Topics: welfare benefits, hearing rights, due process, state welfare rules

Summary

Background

A county welfare director and state officials sought review of a Ninth Circuit decision that had applied pre-deprivation hearing protections to people denied initial welfare benefits. The dispute arose after denied applicants for San Diego County "General Relief" challenged the lack of a hearing when they failed to meet initial state requirements. A California appellate case (Zobriscky) had earlier held that such applicants were not entitled to a hearing or a protected property interest under state law.

Reasoning

The key question was whether people applying for state-mandated welfare must get a hearing under the Fourteenth Amendment before being denied benefits for failing initial eligibility rules.

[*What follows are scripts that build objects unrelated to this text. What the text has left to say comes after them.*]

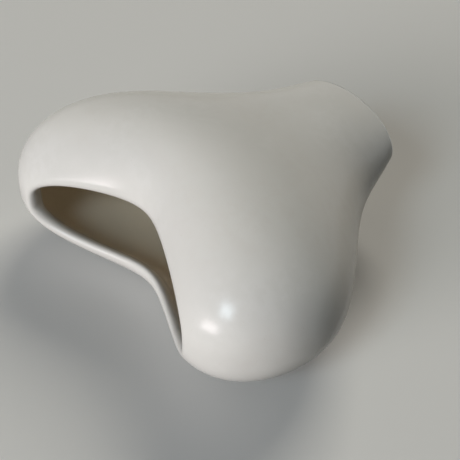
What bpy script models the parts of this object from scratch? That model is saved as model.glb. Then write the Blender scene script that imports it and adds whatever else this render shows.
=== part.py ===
"""A heart-shaped flower vase in satin off-white stoneware, lying level on its back.

The vase is one fired piece: an oval foot to stand on, a neck that widens above it, a full lobe on each side
and a wide mouth that dips into the cleft between the lobes. The outer skin is lofted upright, as the vase
stands in use, through seven sections from the foot to the rim. The foot lies in front of the axis, and the
back swells out behind it, so the vase also lies level on its back. The inner skin follows the outer one at
the depth of the wall, over a floor that closes the foot. The wall swells towards the mouth and ends in a
soft, rounded lip. The vase is then laid down.

In the world frame X runs across the lobes, the foot points to +Y, the mouth to -Y, and +Z is up.
"""

import math
from typing import NamedTuple

import bmesh
import bpy
import numpy as np
from mathutils import Vector

# Sizes in metres. Widths and depths are half sizes, measured from the upright axis.
# A rise is the step up from the section below it, at the side of the vase or at its centre.
# A lean is how far the widest line of a section lies in front of the axis. The hip, the lobe, the
# shoulder and the rim have theirs on the axis.
FOOT_WIDTH = 0.0425
FOOT_DEPTH = 0.025
FOOT_LEAN = 0.015
FOOT_ROUNDING = 0.002

ANKLE_WIDTH = 0.048
ANKLE_FRONT = 0.043
ANKLE_BACK = 0.0235
ANKLE_LEAN = 0.010
ANKLE_RISE = 0.017

NECK_WIDTH = 0.056
NECK_FRONT = 0.0455
NECK_BACK = 0.033
NECK_LEAN = 0.005
NECK_SIDE_RISE = 0.020
NECK_CENTRE_RISE = 0.017

HIP_WIDTH = 0.098
HIP_FRONT = 0.0505
HIP_BACK = 0.0445
HIP_SIDE_RISE = 0.054
HIP_CENTRE_RISE = 0.0385

LOBE_WIDTH = 0.120
LOBE_FRONT = 0.0585
LOBE_BACK = 0.0455
LOBE_SIDE_RISE = 0.0425
LOBE_CENTRE_RISE = 0.0365

SHOULDER_WIDTH = 0.110
SHOULDER_FRONT = 0.0535
SHOULDER_BACK = 0.043
SHOULDER_SIDE_RISE = 0.0435
SHOULDER_CENTRE_RISE = 0.0365

RIM_WIDTH = 0.0805
RIM_FRONT = 0.031
RIM_BACK = 0.029
RIM_SIDE_RISE = 0.0185
RIM_CENTRE_RISE = 0.0185

# The floor is the thickness between the foot face and the hollow.
# The wall swells to the thickness of the lip over the lip's reach below the rim, and swells more
# at both ends of the mouth: a higher focus keeps that closer to the very ends. Beyond the rim the
# lip runs on by its length, as half an ellipse.
WALL = 0.0055
FLOOR = 0.006
LIP_THICKNESS = 0.0075
LIP_END_THICKNESS = 0.011
LIP_END_FOCUS = 4
LIP_LENGTH = 0.006
LIP_REACH = 0.022

# Superellipse exponent of a section: a plain ellipse at the foot, squarer at the rim.
FOOT_SQUARENESS = 2.0
RIM_SQUARENESS = 2.6
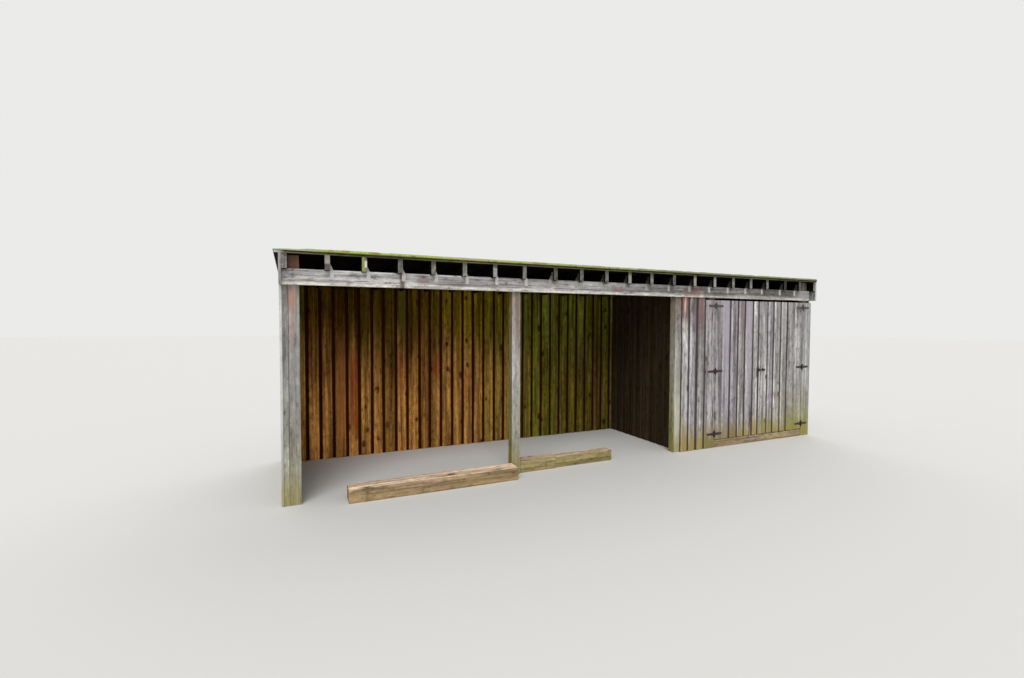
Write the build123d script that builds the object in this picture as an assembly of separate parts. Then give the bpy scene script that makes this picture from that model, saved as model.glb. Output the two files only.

The full Court declined to hear the appeal and denied review, leaving the Ninth Circuit’s expansion of Goldberg v. Kelly in place. The district court had ruled against the applicants, and the materials show disagreement among lower courts and scholars about what counts as a protected property interest and what procedures are required.

Real world impact

Because the Court refused review, the Ninth Circuit outcome stands in that circuit, so some denied applicants may receive hearing protections while the broader question remains unsettled in other places. The ruling is not a final resolution on the merits for the whole country and could be revisited later. State-by-state differences and prior state appellate rulings mean applicants’ rights may vary by location.

Dissents or concurrances

Justice Rehnquist dissented from the denial, arguing that the extension of Goldberg’s hearing protections to denied applicants warrants full Court review because of its importance and conflicting state decisions.